Identify the lines bearing the string "that" and gather them.

DATA SECTION –
──────

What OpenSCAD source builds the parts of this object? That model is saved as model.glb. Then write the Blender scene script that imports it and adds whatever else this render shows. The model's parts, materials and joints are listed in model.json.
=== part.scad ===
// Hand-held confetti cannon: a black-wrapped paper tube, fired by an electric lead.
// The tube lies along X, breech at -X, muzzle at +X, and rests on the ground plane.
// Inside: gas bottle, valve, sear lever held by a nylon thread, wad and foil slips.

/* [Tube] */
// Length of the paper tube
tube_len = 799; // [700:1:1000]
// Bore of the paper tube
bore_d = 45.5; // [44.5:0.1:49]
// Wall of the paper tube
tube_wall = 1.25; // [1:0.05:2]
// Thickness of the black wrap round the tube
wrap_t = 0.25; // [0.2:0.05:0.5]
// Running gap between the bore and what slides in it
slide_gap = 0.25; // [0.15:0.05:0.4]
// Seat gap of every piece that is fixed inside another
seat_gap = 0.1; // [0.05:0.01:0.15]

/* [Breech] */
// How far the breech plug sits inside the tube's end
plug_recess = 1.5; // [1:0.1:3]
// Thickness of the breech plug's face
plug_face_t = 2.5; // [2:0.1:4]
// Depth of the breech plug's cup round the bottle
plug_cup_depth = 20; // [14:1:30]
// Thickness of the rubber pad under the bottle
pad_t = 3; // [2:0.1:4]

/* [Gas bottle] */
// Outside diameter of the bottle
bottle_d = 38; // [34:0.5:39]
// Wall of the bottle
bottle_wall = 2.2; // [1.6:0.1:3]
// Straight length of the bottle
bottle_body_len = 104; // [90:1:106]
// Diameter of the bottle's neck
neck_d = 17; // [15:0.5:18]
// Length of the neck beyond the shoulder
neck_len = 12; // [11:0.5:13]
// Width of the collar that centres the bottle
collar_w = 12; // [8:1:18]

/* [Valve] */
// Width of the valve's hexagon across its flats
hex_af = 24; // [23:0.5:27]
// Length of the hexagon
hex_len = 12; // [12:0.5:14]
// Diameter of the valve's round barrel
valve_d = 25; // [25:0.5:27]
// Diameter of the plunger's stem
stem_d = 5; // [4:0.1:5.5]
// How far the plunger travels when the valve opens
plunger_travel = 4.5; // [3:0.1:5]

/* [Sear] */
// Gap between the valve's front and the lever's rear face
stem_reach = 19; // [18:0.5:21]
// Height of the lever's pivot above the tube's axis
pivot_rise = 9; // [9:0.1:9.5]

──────

FINAL RESULT –
What OpenSCAD source builds the parts of this object? That model is saved as model.glb. Then write the Blender scene script that imports it and adds whatever else this render shows. The model's parts, materials and joints are listed in model.json.
// Seat gap of every piece that is fixed inside another
// Width of the collar that centres the bottle